Server backups are important. You know it. We know it. But when considering why your business needs to make frequent, effective backups the thought of organized crime usually doesn’t enter the equation.
No, we’re not talking Sopranos bust-your-kneecaps style organized crime. Your server backups aren’t going to stop horse heads turning up between the sheets or a hitman waiting for you outside an Italian restaurant.
What a good server backup will do is save your business from the digital protection racket that funds criminal entities globally. Today, we’re talking ransomware.
What is ransomware?
Ransonware is a form of malicious software (malware) designed to infect your system and prevent you from accessing anything until you pay the piper (piper in this instance being a sleazy criminal).
Most commonly, this is done using encryption – the ransomware will simply encrypt all of your files, folders and applications so that you can’t open anything without entering an encryption key. Cryptolocker is perhaps the most notorious encryption-based ransomware floating around the seedy underside of the internet in recent years.
Other forms of ransomware have been known to simply block access to important data by popping up pornographic images or fake windows error messages in front of everything until the ransom is paid.
Regardless of what form of ransomware your company is hit with you have two choices:
- Pay the criminals and fund further criminal operations, hoping that they’ll be honest enough to unlock your systems once you do, or;
- Nuke the entire system and recover from server backups to a point before the ransomware infected the system.
If you don’t have decent server backups, you’re down to one option.
But how could ransomware hit MY company?
Every company thinks they’re immune. You’re too small to be targeted by crime gangs, right? Or you’re too large and your security systems are too advanced, correct? Wrong in both cases. Companies of all shapes and sizes have been hit with ransomware.
There are plenty of heartbreaking testimonials around that will attest to this. In fact, a major news outlet in Australia was hit by ransomware just last week.
The most common form of infection is due to a combination of good ol’ fashioned email phishing and employees who aren’t sufficiently tech-savvy. The criminal organizations will simply send out a legitimate looking email with a malicious attachment (your company account is overdue, please find latest invoice attached, for example).
Poor old Terry, the new intern in accounting, doesn’t want to get in trouble for forgetting to pay something important. He also doesn’t know the difference between a .pdf and a .exe file, so he hurriedly opens the file to see what’s owed.
And now you have Cryptolocker in your system. Server backups, anyone?
How can I use server backups to beat the bad guys?
As mentioned above, essentially the only way to overcome most ransomware is to recover your entire system from a backup. But unfortunately, not just any old backup will do. That’s why it’s crucial your business accounts for the possibility of ransomware into your server backup strategy.
If your backup strategy involves simply replicating your systems and data offsite, then your backup software will happily replicate the ransomware along with the files. There’s no worse feeling than going to restore a backup and finding that’s encrypted too.
Instead, what you need to be doing is using software like BackupAssist to back up your data and create recovery media for those backups.

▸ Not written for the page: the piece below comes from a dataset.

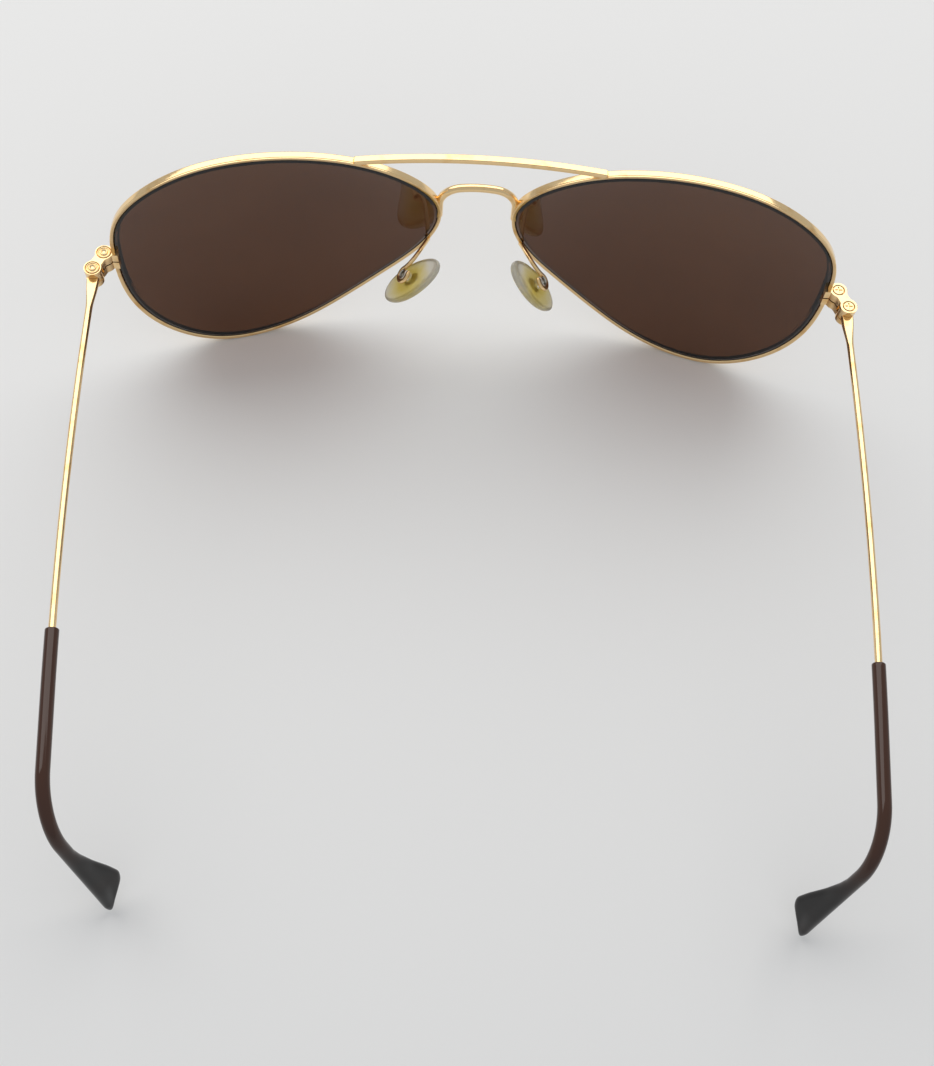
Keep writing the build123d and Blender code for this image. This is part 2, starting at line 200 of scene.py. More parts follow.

Creating ransomware-proof server backups is not only a responsibility to your effective business continuity, it’s an obligation you owe to the rest of global society. When your business pays off a ransomware demand, you’re directly funding criminal organizations.
The efficacy of your server backups, could quite literally help to take down global organized crime syndicates. Or at least limit their revenue streams. Food for thought.
Have you used server backups to overcome ransomware?